When people think of cryptocurrency, Bitcoin is usually the first name that comes to mind. But there’s a wide range of digital currencies available today, each with unique features and uses. Here’s a quick overview of the most popular ones:

  • Bitcoin (BTC): Created in 2009, Bitcoin was the first cryptocurrency and remains the most well-known. Often compared to gold, it’s seen as a store of value and is used for peer-to-peer transactions.
  • Ethereum (ETH): Ethereum goes beyond just being a digital currency. It’s a platform for smart contracts—self-executing contracts where the terms of the agreement are written directly into code. Developers use Ethereum to build decentralized applications (dApps) that can revolutionize industries like finance, gaming, and even real estate.
  • Altcoins: Beyond Bitcoin and Ethereum, thousands of alternative cryptocurrencies, or altcoins, exist. Some have carved out niches in specific industries. Litecoin (LTC), for example, is known for faster transaction times, while Ripple (XRP) is designed for efficient cross-border payments. Stablecoins, like Tether (USDT), aim to minimize volatility by being pegged to a stable asset, such as a fiat currency.

Advantages of Using Cryptocurrency

Cryptocurrency offers several advantages over traditional financial systems, making it an attractive option for people worldwide.

  • Decentralization: With no need for banks or intermediaries, you have greater control over your money. Cryptocurrencies work through decentralized networks, reducing dependence on central authorities.
  • Low Transaction Fees: Especially for cross-border transactions, cryptocurrencies tend to have lower fees than traditional banking services.
  • Security and Transparency: Blockchain technology ensures that transactions are secure and transparent. Since every transaction is recorded on the blockchain, it’s easy to verify them.
  • Access to Financial Systems: Cryptocurrency has been a game-changer for the unbanked—people without access to traditional banking. With just an internet connection, anyone can send and receive digital currency.

Risks and Challenges

Cryptocurrency comes with its share of risks and challenges. While the potential rewards are high, it’s essential to be aware of the downsides.

  • Volatility: Cryptocurrency markets can be extremely volatile. Prices can swing dramatically in a matter of hours, creating both opportunities and risks for investors.
  • Security Concerns: Despite blockchain’s security, individual wallets and exchanges have been hacked. Losing your private key or falling victim to a scam can mean losing your funds permanently.
  • Regulatory Issues: Governments are still figuring out how to regulate cryptocurrencies. In some countries, legal uncertainty can limit the adoption of digital currencies.
  • Scalability: Some cryptocurrencies, like Bitcoin, struggle with slow transaction speeds during periods of high demand. Developers are working on solutions to address these issues, but scalability remains a challenge for many blockchain networks.

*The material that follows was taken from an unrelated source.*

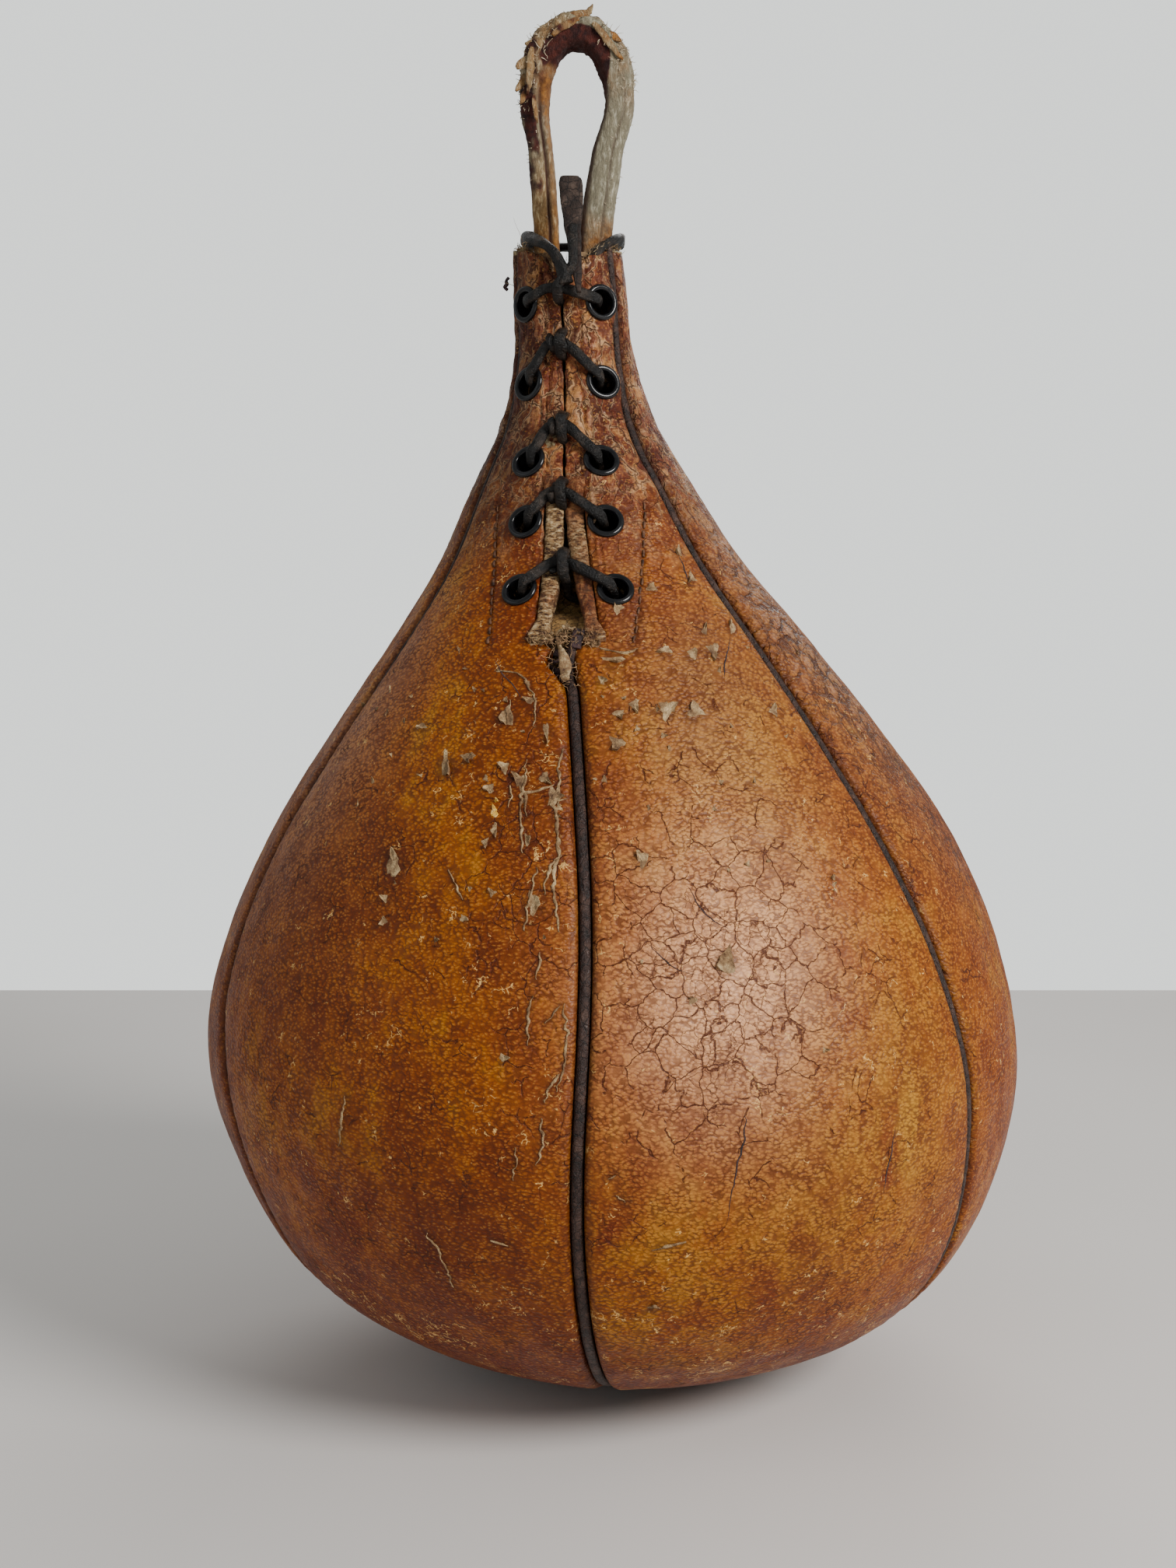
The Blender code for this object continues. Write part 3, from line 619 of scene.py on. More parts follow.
def lamps():
    for name, place, size, watts, colour in LAMPS:
        data = bpy.data.lights.new(name, "AREA")
        data.shape, data.size, data.energy, data.color = "DISK", size, watts, colour
        made = put(name, data)
        made.location = place
        made.rotation_euler = (LAMPS_AIM - Vector(place)).to_track_quat("-Z", "Y").to_euler()


def floor_and_wall():
    mesh = bpy.data.meshes.new("floor")
    mesh.from_pydata(FLOOR_CORNERS, [], [(0, 1, 2, 3)])
    f = Finish("pale floor", Specular_IOR_Level=0.2)
    f.colour = f.ramp(f.noise(300, 2), (0.3, (0.66, 0.63, 0.61)), (0.7, (0.7, 0.67, 0.65)))
    f.bump(f.noise(1.2, 3), 0.1, 0.15)
    mesh.materials.append(f.done(0.85))
    floor = put("floor", mesh)
    world = bpy.data.worlds.new("studio")
    world.use_nodes = True
    sky = world.node_tree.nodes["Background"]
    sky.inputs["Color"].default_value = (0.97, 1.0, 0.98, 1)
    seen = world.node_tree.nodes.new("ShaderNodeLightPath").outputs["Is Camera Ray"]
    strength = world.node_tree.nodes.new("ShaderNodeMapRange")
    strength.inputs["To Min"].default_value = WALL_LIGHT
    strength.inputs["To Max"].default_value = WALL_SEEN
    world.node_tree.links.new(seen, strength.inputs["Value"])
    world.node_tree.links.new(strength.outputs[0], sky.inputs["Strength"])
    bpy.context.scene.world = world


camera()
floor_and_wall()
lamps()

# ---------------------------------------------------------------- marks on the leather

# Torn flakes of the top skin, as (along, height, width, length).
FLAKES = [
    (-49, 151, 4.8, 8.4), (-51, 143, 1.8, 2.6), (-51, 138, 2, 3), (-29, 140, 2.6, 2), (-22, 146, 2, 2),
    (-21, 160, 1.8, 4.4), (-23.5, 157, 2, 2.6), (-17, 186, 4.4, 6), (-11, 190, 4, 2), (-7, 183, 1.6, 5),
    (-34, 174, 3, 8), (-28, 176, 3.6, 2.6), (-18, 174, 2.6, 3.4), (-14, 171, 3.6, 4.8), (-22, 169, 3, 3),
    (-8, 172, 3, 3.4), (-6, 168, 4.4, 4.4), (-13, 158, 1.6, 4.2), (-12, 144, 3.2, 7), (-42, 183, 3.4, 2),
    (11, 187, 4, 2.6), (10, 180, 4.8, 4), (15, 189, 3, 3.6), (14, 154, 3, 4.6), (34, 221, 3, 3.6),
    (31, 228, 2.2, 4.2), (22, 218, 3.4, 2.4), (13, 213, 3, 3.8), (45, 208, 2.6, 4.6), (36, 207, 1.8, 3),
    (38, 202, 3.6, 5.2), (32, 201, 3, 3.6), (25, 202, 4, 2.6), (12, 200, 7, 2), (8, 195, 2, 3),
    (23, 188, 5.6, 5), (30, 187, 6, 3.6), (53, 187, 3, 4), (33, 131, 5.6, 7.4), (63, 148, 1.6, 2),
    (25, 123, 2.8, 2.4), (58, 110, 1.6, 1.6), (17, 49, 3.4, 1.4), (-18, 110, 2.8, 2.2), (-36, 135, 1.6, 1.4),
]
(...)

How to Get Started with Cryptocurrency

Getting started with cryptocurrency might feel daunting, but it doesn’t have to be. Here are some simple steps to take:

  1. Research: Start by learning about the different cryptocurrencies available. Bitcoin and Ethereum are great starting points, but explore others based on your interests and investment goals.
  2. Set Up a Wallet: You’ll need a wallet to store your cryptocurrency. Decide whether you want a hot wallet (connected to the internet) for convenience or a cold wallet (offline) for enhanced security.
  3. Buy Cryptocurrency: You can buy cryptocurrency through exchanges like Coinbase, Binance, or Kraken. These platforms allow you to convert traditional currency (like USD or EUR) into cryptocurrency.
  4. Manage Risks: Cryptocurrency investments can be risky, so never invest more than you’re willing to lose. Diversify your holdings and stay informed about market trends.

Conclusion

Cryptocurrency is changing the way we think about money, decentralizing financial systems, and offering a level of transparency and security that traditional systems can’t match. However, it’s a fast-evolving space with its own set of challenges. By understanding the basics, you’ll be better prepared to navigate this exciting world and take advantage of its potential.